* [Raw data]:
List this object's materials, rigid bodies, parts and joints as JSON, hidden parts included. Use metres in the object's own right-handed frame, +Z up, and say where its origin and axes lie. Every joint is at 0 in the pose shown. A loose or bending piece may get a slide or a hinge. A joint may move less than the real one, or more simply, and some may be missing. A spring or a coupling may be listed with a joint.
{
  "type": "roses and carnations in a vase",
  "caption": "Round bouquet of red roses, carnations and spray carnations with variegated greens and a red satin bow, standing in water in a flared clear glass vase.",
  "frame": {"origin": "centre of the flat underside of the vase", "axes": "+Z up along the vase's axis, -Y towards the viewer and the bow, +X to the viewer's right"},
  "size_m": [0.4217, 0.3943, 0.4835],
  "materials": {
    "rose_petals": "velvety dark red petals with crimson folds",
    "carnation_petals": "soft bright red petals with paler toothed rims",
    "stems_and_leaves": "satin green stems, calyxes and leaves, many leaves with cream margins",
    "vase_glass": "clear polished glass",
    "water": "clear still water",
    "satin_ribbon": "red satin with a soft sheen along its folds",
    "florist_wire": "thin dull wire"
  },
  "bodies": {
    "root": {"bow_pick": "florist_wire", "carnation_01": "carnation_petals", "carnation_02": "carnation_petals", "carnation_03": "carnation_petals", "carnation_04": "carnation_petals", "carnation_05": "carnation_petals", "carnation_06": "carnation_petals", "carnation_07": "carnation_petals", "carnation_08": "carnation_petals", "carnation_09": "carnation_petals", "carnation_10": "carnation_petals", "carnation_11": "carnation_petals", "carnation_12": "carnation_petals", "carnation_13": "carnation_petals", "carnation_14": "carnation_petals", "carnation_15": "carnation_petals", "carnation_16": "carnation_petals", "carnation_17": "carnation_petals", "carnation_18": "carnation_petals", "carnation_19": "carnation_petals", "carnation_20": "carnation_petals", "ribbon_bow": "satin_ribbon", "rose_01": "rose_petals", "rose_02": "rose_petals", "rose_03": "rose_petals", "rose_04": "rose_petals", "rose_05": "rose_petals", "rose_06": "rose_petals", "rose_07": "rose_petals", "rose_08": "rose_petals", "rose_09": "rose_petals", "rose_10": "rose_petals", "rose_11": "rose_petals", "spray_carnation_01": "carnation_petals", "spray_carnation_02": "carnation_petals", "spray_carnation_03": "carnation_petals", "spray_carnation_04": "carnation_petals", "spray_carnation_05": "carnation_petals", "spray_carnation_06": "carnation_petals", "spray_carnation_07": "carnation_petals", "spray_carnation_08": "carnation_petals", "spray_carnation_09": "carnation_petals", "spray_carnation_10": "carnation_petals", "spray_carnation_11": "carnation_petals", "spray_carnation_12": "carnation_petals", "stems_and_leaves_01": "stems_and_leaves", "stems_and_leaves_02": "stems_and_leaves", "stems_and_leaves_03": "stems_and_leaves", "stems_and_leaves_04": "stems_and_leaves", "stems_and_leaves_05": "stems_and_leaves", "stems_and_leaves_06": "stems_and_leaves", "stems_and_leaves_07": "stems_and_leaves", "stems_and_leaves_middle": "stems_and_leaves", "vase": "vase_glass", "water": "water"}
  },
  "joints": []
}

* [Set problem]: Using the listing above, retype each line exactly.

* [Result]:
List this object's materials, rigid bodies, parts and joints as JSON, hidden parts included. Use metres in the object's own right-handed frame, +Z up, and say where its origin and axes lie. Every joint is at 0 in the pose shown. A loose or bending piece may get a slide or a hinge. A joint may move less than the real one, or more simply, and some may be missing. A spring or a coupling may be listed with a joint.
{
  "type": "roses and carnations in a vase",
  "caption": "Round bouquet of red roses, carnations and spray carnations with variegated greens and a red satin bow, standing in water in a flared clear glass vase.",
  "frame": {"origin": "centre of the flat underside of the vase", "axes": "+Z up along the vase's axis, -Y towards the viewer and the bow, +X to the viewer's right"},
  "size_m": [0.4217, 0.3943, 0.4835],
  "materials": {
    "rose_petals": "velvety dark red petals with crimson folds",
    "carnation_petals": "soft bright red petals with paler toothed rims",
    "stems_and_leaves": "satin green stems, calyxes and leaves, many leaves with cream margins",
    "vase_glass": "clear polished glass",
    "water": "clear still water",
    "satin_ribbon": "red satin with a soft sheen along its folds",
    "florist_wire": "thin dull wire"
  },
  "bodies": {
    "root": {"bow_pick": "florist_wire", "carnation_01": "carnation_petals", "carnation_02": "carnation_petals", "carnation_03": "carnation_petals", "carnation_04": "carnation_petals", "carnation_05": "carnation_petals", "carnation_06": "carnation_petals", "carnation_07": "carnation_petals", "carnation_08": "carnation_petals", "carnation_09": "carnation_petals", "carnation_10": "carnation_petals", "carnation_11": "carnation_petals", "carnation_12": "carnation_petals", "carnation_13": "carnation_petals", "carnation_14": "carnation_petals", "carnation_15": "carnation_petals", "carnation_16": "carnation_petals", "carnation_17": "carnation_petals", "carnation_18": "carnation_petals", "carnation_19": "carnation_petals", "carnation_20": "carnation_petals", "ribbon_bow": "satin_ribbon", "rose_01": "rose_petals", "rose_02": "rose_petals", "rose_03": "rose_petals", "rose_04": "rose_petals", "rose_05": "rose_petals", "rose_06": "rose_petals", "rose_07": "rose_petals", "rose_08": "rose_petals", "rose_09": "rose_petals", "rose_10": "rose_petals", "rose_11": "rose_petals", "spray_carnation_01": "carnation_petals", "spray_carnation_02": "carnation_petals", "spray_carnation_03": "carnation_petals", "spray_carnation_04": "carnation_petals", "spray_carnation_05": "carnation_petals", "spray_carnation_06": "carnation_petals", "spray_carnation_07": "carnation_petals", "spray_carnation_08": "carnation_petals", "spray_carnation_09": "carnation_petals", "spray_carnation_10": "carnation_petals", "spray_carnation_11": "carnation_petals", "spray_carnation_12": "carnation_petals", "stems_and_leaves_01": "stems_and_leaves", "stems_and_leaves_02": "stems_and_leaves", "stems_and_leaves_03": "stems_and_leaves", "stems_and_leaves_04": "stems_and_leaves", "stems_and_leaves_05": "stems_and_leaves", "stems_and_leaves_06": "stems_and_leaves", "stems_and_leaves_07": "stems_and_leaves", "stems_and_leaves_middle": "stems_and_leaves", "vase": "vase_glass", "water": "water"}
  },
  "joints": []
}